Undine's family which died in a fire—like Kali, survived and welcome the prodigal daughter home.
There's that word again.
Lynn Nottage knows her black families—we really are that forgiving. Kill us and we shake it off and let you have your old room back—WHAT?!
Undine, like many up and coming black professional woman, believes she has to recreate herself, or so she thinks to belong. What she finds out in her mandatory group meetings for former addicts is that those people she torched her family for were not her friends and that the person she became was not a person who would befriend her now that she was once again poor—
The ride is raucous as Undine descends into a hell of her own creation or was she in hell and her decent actually her saving grace?

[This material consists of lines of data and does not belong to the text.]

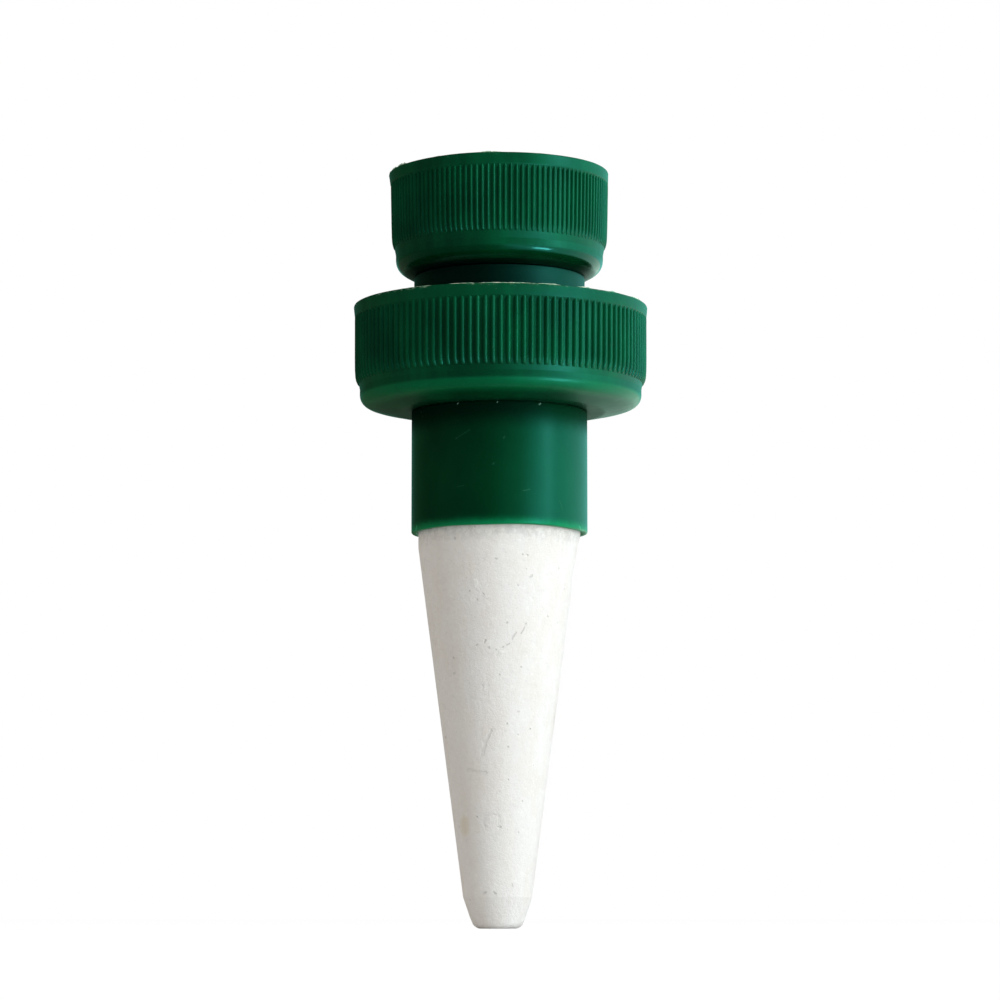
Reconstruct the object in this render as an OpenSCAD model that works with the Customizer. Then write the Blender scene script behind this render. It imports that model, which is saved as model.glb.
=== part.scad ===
// Plant watering spike: a porous ceramic cone in a plastic collar, with two bottle caps on the collar's
// neck. An upturned bottle screws into either cap, its mouth down, and waters the pot through the cone.
// The origin is the centre of the collar's lower edge, which is the soil line. +Z points to the bottle.

/* [Porous cone] */
// Length of the cone below the collar
cone_length = 54; // [44:1:70]
// Diameter where the straight taper ends, above the bevelled tip
cone_tip_d = 9.5; // [8.5:0.1:12]
// Diameter at the very end of the tip
tip_end_d = 6.6; // [5:0.1:7.6]
// Height of the bevelled tip
tip_bevel_h = 4.3; // [3:0.1:7]
// Radius of the rounded edge at the end of the tip
tip_round_r = 0.9; // [0.3:0.1:1.4]
// Wall of the ceramic beside the hollow
cone_wall = 3.1; // [2.4:0.1:3.2]
// Solid ceramic between the hollow and the end of the tip
tip_solid_h = 9; // [6:0.5:14]
// Length of the cone's spigot inside the collar
spigot_length = 11; // [8:0.5:12.5]

/* [Collar] */
// Wall of the neck, round the inlet bush
neck_wall = 2.15; // [1.8:0.05:2.5]
// Wall of the collar round the cone's spigot
collar_wall = 0.9; // [0.8:0.05:1.2]
// Length of the collar below the large cap
collar_length = 16.95; // [15:0.05:24]
// Width of the step that carries the large cap
neck_step = 0.3; // [0.2:0.05:0.6]
// Height of the snap bead above the neck's surface
bead_h = 0.4; // [0.25:0.05:0.6]
// Edge break at the collar's mouth
mouth_chamfer = 0.3; // [0.1:0.05:0.35]

/* [Large cap] */
// Diameter over the ribs of the large cap
large_d = 40.5; // [40.3:0.1:43]
// Height of the large cap
large_h = 14.75; // [14.5:0.05:18]
// Wall of the large cap, from the ribs to the bore
large_wall = 1.4; // [1.3:0.05:1.8]
// Height of the large cap's thread above the bore
large_thread_h = 1.1; // [1:0.05:1.4]
// Number of thread starts in the large cap
large_starts = 3; // [1:1:4]
// Advance of the large cap's thread in one turn
large_lead = 9.6; // [6:0.1:12]
// Turns of each thread start in the large cap
large_turns = 0.5; // [0.375:0.125:0.5]
// Rounding of the large cap's closed edge
large_edge_r = 1.5; // [1.2:0.1:1.8]
// Slope of the large cap's closed face, outside its seat
large_face_slope = 12; // [8:1:14]

/* [Small cap] */
// Diameter over the ribs of the small cap
small_d = 30.3; // [30.1:0.1:31]
// Height of the small cap
small_h = 14.85; // [14.6:0.05:18]
// Wall of the small cap, from the ribs to the bore
small_wall = 1.25; // [1.15:0.05:1.45]
// Height of the small cap's thread above the bore
small_thread_h = 1.2; // [0.9:0.05:1.25]
// Width of the seat on the small cap's floor, from the thread to the bore of the neck
small_seat = 3; // [2.9:0.1:3.3]
// Number of thread starts in the small cap
small_starts = 1; // [1:1:2]
// Advance of the small cap's thread in one turn
small_lead = 3.18; // [2.8:0.02:3.6]
// Turns of each thread start in the small cap
small_turns = 1.5; // [1.125:0.125:1.75]
// Rounding of the small cap's closed edge
small_edge_r = 2; // [1.4:0.1:2.2]
// Slope of the small cap's closed face, outside its seat
small_face_slope = 30; // [20:1:34]
// Space between the large cap's rim and the small cap
cap_gap = 4.1; // [2.5:0.05:10]

/* [Both caps] */
// Thickness of a cap's floor
floor_t = 1.5; // [1.2:0.1:1.8]
// Width of the flat seat on a cap's closed face, round its hole
face_seat = 2.5; // [2.3:0.1:2.8]
// Number of grip ribs round each cap
rib_count = 120; // [60:1:144]
// Depth of the grooves between the ribs
rib_depth = 0.36; // [0.2:0.02:0.44]
// Height of the plain band between the ribs and the rim
rim_band_h = 1.8; // [1.2:0.05:3]
// How far the rim flares out beyond the ribs
rim_flare = 0.28; // [0:0.02:0.6]
// Height of the plain foot below the step
foot_h = 3.1; // [3.1:0.1:3.6]
// Inset of the plain foot from the ribs
foot_inset = 0.75; // [0.35:0.05:0.8]
// Height of the sloping step above the foot
step_h = 1.55; // [1:0.05:2]
// Vertical slots that interrupt each turn of thread
vent_count = 8; // [6:1:10]
// Angle of each of these slots
vent_angle = 6; // [4:0.5:10]

/* [Seals and bush] */
// Thickness of the seal ring on top of the cone
seal_t = 1.5; // [1:0.1:2]
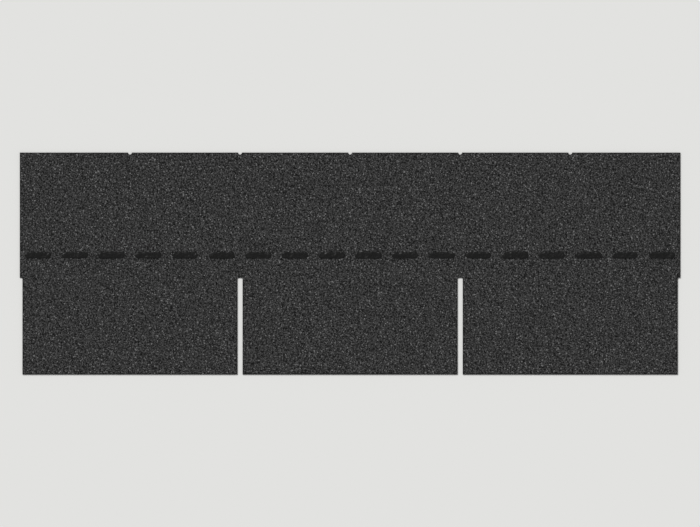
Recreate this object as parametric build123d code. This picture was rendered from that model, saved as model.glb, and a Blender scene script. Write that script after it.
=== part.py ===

I think, it depends on how one looks at it. She is being investigated by the CIA, has no credit, goes to jail trying to buy heroin, is pregnant . . . can it get any worse?
Undine's unravelling is where the story starts, the ball in her court most of the time, yet she has forgotten how to serve.
I am just blown away by playwright Lynn Nottage’s heroines –these women are long on suffering—and when I went to see Fabulation, it was after seeing her Ruined at Berkeley Rep. What a different play, with similar themes—women having to re-imagine themselves. In both plays, it is not optional. Intimate Apparel another play, yet the same story—and as in all the stories these women lose themselves temporarily in a man.
What is the lesson her Ms. Nottage? As my mother told me when I was this woman—believe me I have been her over and over too many times (smile)—“he fooled you, honey.” Nottage’s characters, in this case Undine, is not a fool, “fooled yes,” disillusioned and then enraged.
The same is true for Mama Nadi (actress Tonye Patano), whose small business in Eastern Congo shelters those “ruined” women whom society has discarded. Nottage’s women are vulnerable and as such are willingly and unwillingly taken advantage of. They are all older women who one would think should know better, but Nottage shows so well that the heart is not necessarily as mature as its surrounding organs—thus the saying, “young at heart.” Visit www.berkeleyrep.org
I hadn’t realized that LHT at the Southside Theatre—references to Southside Chicago not withstanding (smile), at Ft. Mason Center, Bldg. D, also mounted Crumbs from the Table, which earned two NAACP awards, Fabulation, or the Re-education of Undine received an OBIE and Ruined the Pulizer Prize for Drama in 2009. Fabulation is the companion piece to Intimate Apparel, (Margo Hall told me Nottage the plywright wrote the two at the same time, Fabulation was for relief), which premiered February 2003 at Baltimore’s Center Stage, and is currently up at San Jose State University, opening Friday, March 11, 2011. Visit www.lhtsf.org or call (415) 345-7575 for information about Fabulation or the Re-education of Undine and for information about Intimate Apparel up March 11-19, 2011 at University Theatre visit www.tvradiofilmtheatre.com/season.html
If you missed the Ft. Southside theatre reference, Lorraine Hansberry was from Chicago, not its Southside, but the "Younger family" in Raisin in the Sun, hailed from that part of town.
Another interesting personal side note, besides seeing a play with a protagonist with the same name as my Aunt Undine, whom we called Auntie Teenie--she was petite, was the fact that in Intimate Apparel, the antithesis was played by a man from Panama, where my Aunt Undine's husband, Uncle Bennie, came from.